§ STATED PROBLEM:
Every line in the data below from the one containing "build_nut(connector)" down to the one containing "from typing import", both included, must be retyped exactly; no other line is to appear.

§ RECORDED INFORMATION:
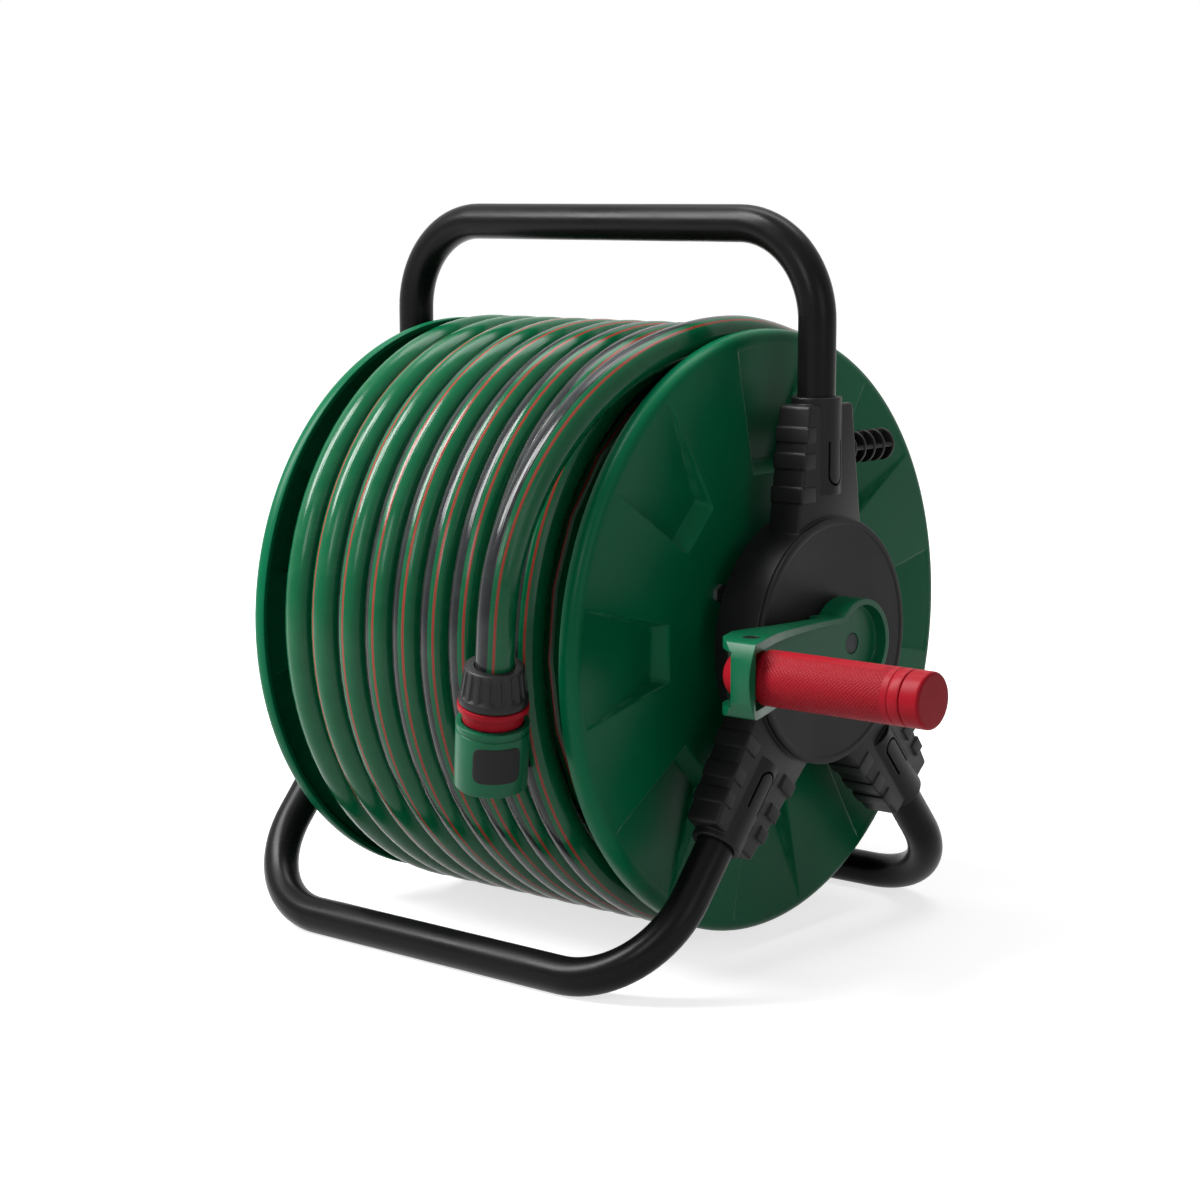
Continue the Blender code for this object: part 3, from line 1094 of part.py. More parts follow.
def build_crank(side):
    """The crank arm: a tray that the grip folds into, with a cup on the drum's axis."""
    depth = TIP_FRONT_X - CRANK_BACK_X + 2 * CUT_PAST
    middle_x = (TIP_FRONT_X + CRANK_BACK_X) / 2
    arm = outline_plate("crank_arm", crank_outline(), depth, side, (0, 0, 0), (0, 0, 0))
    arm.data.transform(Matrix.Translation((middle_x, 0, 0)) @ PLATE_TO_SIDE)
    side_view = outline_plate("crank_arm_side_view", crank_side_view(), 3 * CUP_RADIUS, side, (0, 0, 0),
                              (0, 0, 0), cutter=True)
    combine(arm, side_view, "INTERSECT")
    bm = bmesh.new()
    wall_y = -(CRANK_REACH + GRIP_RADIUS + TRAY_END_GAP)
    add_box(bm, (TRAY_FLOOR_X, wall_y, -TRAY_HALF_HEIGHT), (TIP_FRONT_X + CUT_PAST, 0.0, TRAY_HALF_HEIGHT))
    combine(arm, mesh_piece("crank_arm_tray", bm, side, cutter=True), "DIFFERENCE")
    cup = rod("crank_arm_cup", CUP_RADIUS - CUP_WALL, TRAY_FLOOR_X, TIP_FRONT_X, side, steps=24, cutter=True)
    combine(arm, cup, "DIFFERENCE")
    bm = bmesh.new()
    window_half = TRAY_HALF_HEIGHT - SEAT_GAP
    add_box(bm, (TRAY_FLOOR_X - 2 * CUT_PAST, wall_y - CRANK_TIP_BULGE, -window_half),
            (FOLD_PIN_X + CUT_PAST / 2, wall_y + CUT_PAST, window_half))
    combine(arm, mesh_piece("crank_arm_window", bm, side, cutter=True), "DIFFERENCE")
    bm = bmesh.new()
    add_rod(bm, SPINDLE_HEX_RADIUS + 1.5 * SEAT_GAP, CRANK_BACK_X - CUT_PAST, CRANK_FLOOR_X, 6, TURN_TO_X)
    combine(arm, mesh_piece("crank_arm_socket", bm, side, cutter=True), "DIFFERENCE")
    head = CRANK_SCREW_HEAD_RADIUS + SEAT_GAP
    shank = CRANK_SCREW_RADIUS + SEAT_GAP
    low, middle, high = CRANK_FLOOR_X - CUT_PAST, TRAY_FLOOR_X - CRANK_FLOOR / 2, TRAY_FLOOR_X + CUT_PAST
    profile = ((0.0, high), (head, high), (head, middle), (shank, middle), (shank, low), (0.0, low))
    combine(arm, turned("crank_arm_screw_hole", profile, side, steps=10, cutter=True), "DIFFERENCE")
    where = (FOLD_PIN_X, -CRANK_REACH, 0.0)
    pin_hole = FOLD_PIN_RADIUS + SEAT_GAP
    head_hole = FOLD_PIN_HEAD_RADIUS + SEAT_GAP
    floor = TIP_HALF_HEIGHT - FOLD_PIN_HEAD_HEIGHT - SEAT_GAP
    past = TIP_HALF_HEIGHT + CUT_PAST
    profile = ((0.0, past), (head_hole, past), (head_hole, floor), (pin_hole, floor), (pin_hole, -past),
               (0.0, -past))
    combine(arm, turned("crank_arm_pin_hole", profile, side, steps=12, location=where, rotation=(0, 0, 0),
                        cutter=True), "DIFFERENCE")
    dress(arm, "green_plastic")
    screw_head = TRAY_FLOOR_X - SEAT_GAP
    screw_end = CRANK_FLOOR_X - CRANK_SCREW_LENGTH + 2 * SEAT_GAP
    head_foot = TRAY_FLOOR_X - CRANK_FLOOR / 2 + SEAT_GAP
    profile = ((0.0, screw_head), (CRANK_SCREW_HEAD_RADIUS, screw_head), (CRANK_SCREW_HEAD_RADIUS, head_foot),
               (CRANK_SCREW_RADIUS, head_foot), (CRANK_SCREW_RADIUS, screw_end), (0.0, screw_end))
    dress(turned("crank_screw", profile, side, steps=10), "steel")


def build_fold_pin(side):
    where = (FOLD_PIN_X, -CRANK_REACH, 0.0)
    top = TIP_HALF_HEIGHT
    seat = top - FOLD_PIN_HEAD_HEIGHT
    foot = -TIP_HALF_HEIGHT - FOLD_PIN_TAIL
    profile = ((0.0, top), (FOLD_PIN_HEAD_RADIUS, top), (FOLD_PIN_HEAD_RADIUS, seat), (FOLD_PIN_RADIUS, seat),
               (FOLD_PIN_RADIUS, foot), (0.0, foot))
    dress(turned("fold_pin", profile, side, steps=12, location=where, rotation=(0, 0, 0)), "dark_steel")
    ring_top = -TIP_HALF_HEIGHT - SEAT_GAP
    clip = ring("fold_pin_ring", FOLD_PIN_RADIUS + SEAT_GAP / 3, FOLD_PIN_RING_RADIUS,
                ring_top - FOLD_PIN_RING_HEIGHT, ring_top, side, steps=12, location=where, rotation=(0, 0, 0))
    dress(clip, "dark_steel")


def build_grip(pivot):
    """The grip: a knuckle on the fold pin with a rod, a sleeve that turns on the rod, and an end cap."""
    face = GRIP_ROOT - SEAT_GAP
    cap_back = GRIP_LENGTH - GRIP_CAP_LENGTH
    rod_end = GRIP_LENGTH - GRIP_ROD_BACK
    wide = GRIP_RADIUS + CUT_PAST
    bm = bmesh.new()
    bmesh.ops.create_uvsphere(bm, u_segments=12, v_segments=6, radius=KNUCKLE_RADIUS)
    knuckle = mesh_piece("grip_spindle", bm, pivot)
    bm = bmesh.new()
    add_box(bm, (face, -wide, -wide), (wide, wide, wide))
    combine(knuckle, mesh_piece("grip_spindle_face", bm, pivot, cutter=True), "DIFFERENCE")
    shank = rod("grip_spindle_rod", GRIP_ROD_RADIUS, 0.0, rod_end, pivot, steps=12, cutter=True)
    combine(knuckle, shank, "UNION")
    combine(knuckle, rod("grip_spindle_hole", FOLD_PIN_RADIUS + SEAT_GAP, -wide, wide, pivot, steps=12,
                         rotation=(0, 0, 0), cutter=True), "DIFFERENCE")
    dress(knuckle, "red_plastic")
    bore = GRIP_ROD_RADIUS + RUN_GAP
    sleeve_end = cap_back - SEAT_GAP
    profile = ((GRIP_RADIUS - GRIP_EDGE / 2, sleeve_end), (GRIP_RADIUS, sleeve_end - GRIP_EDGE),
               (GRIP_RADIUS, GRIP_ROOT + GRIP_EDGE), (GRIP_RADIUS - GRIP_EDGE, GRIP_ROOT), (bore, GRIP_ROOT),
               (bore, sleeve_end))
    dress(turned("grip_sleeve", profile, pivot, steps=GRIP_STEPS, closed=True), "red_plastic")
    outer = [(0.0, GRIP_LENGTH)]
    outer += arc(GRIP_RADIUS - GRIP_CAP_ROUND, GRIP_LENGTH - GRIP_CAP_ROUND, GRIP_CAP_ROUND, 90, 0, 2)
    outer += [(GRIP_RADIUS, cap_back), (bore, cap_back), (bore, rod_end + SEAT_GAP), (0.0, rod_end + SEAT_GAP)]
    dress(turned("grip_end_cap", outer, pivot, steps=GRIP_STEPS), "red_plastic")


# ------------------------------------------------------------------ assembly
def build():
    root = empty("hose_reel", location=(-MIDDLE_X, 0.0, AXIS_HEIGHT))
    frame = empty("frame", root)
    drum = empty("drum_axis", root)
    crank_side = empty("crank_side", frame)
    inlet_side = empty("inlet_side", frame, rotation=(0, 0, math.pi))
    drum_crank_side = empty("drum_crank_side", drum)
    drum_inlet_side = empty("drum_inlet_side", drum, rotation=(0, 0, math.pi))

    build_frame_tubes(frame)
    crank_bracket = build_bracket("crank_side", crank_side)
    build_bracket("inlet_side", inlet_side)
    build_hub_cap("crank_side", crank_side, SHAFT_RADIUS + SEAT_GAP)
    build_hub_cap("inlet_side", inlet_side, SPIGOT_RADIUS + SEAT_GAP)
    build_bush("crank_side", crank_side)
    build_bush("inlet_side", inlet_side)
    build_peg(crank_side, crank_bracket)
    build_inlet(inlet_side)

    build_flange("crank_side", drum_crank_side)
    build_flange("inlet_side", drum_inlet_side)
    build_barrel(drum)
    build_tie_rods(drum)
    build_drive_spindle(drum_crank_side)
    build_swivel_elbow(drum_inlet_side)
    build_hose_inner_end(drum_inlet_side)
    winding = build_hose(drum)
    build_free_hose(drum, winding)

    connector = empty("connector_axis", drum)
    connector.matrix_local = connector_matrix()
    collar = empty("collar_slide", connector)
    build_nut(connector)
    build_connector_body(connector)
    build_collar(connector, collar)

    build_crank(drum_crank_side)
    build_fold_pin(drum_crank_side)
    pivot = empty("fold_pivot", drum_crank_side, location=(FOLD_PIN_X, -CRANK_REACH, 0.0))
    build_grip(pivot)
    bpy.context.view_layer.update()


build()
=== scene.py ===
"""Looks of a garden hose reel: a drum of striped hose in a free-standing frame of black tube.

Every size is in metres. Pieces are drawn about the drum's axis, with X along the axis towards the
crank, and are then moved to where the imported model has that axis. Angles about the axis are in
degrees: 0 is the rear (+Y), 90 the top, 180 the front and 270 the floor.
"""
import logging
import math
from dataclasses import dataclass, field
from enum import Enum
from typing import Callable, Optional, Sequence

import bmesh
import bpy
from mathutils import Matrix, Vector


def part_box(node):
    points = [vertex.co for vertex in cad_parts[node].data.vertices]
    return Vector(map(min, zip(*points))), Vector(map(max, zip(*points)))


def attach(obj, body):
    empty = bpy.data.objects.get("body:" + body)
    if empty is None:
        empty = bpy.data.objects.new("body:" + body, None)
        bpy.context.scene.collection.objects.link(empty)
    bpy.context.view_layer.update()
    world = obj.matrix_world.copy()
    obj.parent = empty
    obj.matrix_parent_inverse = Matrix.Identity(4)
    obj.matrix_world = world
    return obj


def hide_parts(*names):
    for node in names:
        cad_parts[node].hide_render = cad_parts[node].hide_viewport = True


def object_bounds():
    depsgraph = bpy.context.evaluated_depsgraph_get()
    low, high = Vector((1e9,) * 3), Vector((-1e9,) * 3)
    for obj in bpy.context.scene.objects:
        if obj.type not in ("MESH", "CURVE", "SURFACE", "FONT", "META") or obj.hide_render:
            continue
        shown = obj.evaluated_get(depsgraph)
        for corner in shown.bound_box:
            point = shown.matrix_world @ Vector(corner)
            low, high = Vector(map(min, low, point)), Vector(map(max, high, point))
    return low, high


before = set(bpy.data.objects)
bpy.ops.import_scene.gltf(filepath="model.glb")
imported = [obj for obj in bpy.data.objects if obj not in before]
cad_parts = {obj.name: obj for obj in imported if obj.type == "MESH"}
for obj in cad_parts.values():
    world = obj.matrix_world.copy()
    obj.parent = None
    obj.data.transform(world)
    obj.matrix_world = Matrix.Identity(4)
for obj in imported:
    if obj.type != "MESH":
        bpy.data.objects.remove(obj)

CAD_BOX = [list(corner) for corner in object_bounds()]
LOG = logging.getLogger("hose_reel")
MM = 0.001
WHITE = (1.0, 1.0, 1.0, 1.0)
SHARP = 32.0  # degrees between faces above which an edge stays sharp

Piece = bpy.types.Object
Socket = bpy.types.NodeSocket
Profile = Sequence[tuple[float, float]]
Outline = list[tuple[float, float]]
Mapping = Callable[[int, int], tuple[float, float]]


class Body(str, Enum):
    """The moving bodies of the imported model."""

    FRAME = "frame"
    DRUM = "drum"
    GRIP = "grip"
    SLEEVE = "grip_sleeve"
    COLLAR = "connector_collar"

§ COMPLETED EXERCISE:
    build_nut(connector)
    build_connector_body(connector)
    build_collar(connector, collar)

    build_crank(drum_crank_side)
    build_fold_pin(drum_crank_side)
    pivot = empty("fold_pivot", drum_crank_side, location=(FOLD_PIN_X, -CRANK_REACH, 0.0))
    build_grip(pivot)
    bpy.context.view_layer.update()


build()
=== scene.py ===
"""Looks of a garden hose reel: a drum of striped hose in a free-standing frame of black tube.

Every size is in metres. Pieces are drawn about the drum's axis, with X along the axis towards the
crank, and are then moved to where the imported model has that axis. Angles about the axis are in
degrees: 0 is the rear (+Y), 90 the top, 180 the front and 270 the floor.
"""
import logging
import math
from dataclasses import dataclass, field
from enum import Enum
from typing import Callable, Optional, Sequence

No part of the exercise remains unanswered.